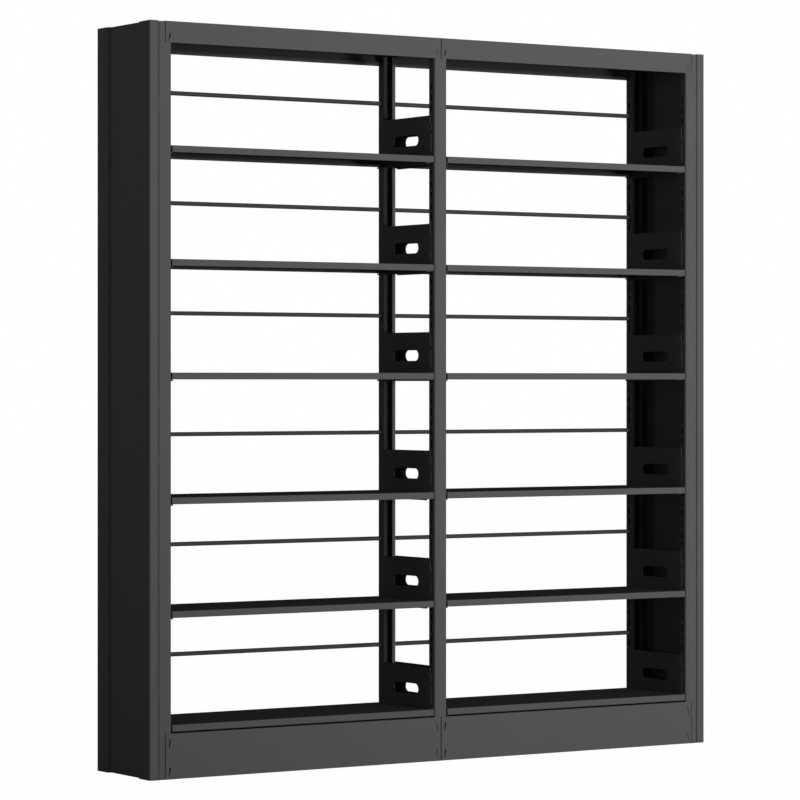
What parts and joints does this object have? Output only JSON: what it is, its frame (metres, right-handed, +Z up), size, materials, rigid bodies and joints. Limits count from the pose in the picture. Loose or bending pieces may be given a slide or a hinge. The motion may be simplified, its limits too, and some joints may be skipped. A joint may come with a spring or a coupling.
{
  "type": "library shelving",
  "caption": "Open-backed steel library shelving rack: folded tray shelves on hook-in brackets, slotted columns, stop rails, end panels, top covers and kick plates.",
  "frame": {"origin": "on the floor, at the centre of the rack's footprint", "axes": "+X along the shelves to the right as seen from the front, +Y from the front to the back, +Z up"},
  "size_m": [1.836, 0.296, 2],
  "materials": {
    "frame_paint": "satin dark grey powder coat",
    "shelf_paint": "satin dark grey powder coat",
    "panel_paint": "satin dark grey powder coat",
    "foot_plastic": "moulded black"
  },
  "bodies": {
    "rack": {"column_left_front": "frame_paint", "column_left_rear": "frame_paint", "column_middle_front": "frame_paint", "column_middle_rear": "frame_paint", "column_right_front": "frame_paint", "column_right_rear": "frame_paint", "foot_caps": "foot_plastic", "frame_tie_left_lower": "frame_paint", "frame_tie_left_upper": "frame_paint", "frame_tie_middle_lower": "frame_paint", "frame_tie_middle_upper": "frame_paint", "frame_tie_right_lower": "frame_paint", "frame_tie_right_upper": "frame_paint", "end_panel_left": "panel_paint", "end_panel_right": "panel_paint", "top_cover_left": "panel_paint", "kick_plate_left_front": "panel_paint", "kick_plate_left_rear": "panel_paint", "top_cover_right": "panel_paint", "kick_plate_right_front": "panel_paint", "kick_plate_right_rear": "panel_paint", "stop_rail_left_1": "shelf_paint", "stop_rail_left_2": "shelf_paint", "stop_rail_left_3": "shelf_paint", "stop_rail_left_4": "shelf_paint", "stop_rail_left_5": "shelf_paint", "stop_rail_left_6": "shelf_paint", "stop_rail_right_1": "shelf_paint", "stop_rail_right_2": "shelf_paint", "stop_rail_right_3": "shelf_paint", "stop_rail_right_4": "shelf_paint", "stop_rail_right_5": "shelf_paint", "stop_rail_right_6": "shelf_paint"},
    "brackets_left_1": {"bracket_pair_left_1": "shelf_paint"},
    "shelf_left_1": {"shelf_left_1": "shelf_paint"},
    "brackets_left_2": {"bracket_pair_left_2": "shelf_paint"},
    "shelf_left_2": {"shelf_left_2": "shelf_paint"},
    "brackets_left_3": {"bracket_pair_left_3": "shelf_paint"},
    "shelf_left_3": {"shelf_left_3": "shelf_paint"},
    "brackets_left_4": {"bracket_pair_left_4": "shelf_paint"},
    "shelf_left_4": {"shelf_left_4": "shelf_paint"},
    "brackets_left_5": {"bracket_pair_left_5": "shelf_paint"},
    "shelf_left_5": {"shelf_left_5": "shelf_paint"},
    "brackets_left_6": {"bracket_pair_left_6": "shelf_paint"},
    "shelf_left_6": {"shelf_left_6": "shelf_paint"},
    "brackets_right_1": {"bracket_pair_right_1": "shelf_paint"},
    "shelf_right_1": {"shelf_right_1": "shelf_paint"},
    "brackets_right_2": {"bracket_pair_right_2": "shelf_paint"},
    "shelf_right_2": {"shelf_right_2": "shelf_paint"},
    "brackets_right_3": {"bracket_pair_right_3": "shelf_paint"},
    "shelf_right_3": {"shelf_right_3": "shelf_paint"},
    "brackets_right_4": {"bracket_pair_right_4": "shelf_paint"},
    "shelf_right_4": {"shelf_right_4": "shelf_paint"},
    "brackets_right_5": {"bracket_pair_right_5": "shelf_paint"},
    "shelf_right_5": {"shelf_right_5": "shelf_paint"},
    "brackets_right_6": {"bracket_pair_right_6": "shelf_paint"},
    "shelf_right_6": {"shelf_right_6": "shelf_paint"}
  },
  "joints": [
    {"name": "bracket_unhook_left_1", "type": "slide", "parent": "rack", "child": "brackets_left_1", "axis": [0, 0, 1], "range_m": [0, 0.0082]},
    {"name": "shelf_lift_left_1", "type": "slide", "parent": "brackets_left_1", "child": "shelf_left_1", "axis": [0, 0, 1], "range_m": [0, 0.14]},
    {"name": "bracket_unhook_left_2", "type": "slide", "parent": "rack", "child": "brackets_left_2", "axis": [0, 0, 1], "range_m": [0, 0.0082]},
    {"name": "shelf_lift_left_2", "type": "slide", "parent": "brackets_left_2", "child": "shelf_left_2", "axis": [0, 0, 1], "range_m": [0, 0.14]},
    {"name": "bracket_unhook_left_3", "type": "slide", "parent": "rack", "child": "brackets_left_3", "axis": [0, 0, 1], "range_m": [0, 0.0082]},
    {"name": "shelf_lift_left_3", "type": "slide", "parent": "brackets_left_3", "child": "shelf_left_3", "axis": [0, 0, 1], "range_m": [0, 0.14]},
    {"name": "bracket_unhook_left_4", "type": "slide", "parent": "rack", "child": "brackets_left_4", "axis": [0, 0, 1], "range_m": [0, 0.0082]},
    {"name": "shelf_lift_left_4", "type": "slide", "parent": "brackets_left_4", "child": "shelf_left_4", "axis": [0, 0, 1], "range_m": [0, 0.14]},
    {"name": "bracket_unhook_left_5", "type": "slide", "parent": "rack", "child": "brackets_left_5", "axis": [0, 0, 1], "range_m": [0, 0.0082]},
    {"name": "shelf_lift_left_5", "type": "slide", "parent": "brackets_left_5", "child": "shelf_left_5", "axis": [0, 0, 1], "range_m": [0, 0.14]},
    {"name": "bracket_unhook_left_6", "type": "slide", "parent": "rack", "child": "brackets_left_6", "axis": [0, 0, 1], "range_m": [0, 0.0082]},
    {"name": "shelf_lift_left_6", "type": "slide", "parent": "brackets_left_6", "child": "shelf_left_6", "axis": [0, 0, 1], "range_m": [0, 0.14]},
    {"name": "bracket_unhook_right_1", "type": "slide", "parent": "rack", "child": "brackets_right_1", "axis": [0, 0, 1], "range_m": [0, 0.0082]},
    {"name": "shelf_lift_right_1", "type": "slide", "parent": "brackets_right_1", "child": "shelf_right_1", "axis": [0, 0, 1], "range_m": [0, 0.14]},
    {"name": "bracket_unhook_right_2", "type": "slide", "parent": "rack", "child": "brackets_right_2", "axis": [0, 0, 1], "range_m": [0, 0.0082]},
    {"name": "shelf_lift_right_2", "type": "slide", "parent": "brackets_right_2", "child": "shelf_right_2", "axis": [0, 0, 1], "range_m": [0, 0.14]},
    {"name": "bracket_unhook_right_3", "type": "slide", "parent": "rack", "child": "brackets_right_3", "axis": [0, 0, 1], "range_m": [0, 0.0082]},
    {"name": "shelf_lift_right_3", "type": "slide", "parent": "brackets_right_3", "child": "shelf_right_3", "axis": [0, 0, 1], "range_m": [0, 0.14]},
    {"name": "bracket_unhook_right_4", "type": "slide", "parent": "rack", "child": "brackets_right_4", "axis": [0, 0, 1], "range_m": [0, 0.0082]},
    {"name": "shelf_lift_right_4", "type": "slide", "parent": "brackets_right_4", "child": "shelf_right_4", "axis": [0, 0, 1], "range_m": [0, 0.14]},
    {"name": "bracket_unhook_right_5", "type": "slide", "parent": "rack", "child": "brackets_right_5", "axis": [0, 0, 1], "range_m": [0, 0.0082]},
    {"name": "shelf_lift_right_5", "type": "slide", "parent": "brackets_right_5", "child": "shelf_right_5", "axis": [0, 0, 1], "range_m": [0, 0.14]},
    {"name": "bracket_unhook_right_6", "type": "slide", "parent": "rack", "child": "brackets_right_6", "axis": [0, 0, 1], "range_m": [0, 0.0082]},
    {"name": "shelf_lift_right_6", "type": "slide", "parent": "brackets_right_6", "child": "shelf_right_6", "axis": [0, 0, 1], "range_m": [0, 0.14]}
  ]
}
━━━━━━━━━━━━━━━━
Spot every line that holds "materials" and copy it.

What parts and joints does this object have? Output only JSON: what it is, its frame (metres, right-handed, +Z up), size, materials, rigid bodies and joints. Limits count from the pose in the picture. Loose or bending pieces may be given a slide or a hinge. The motion may be simplified, its limits too, and some joints may be skipped. A joint may come with a spring or a coupling.
  "materials": {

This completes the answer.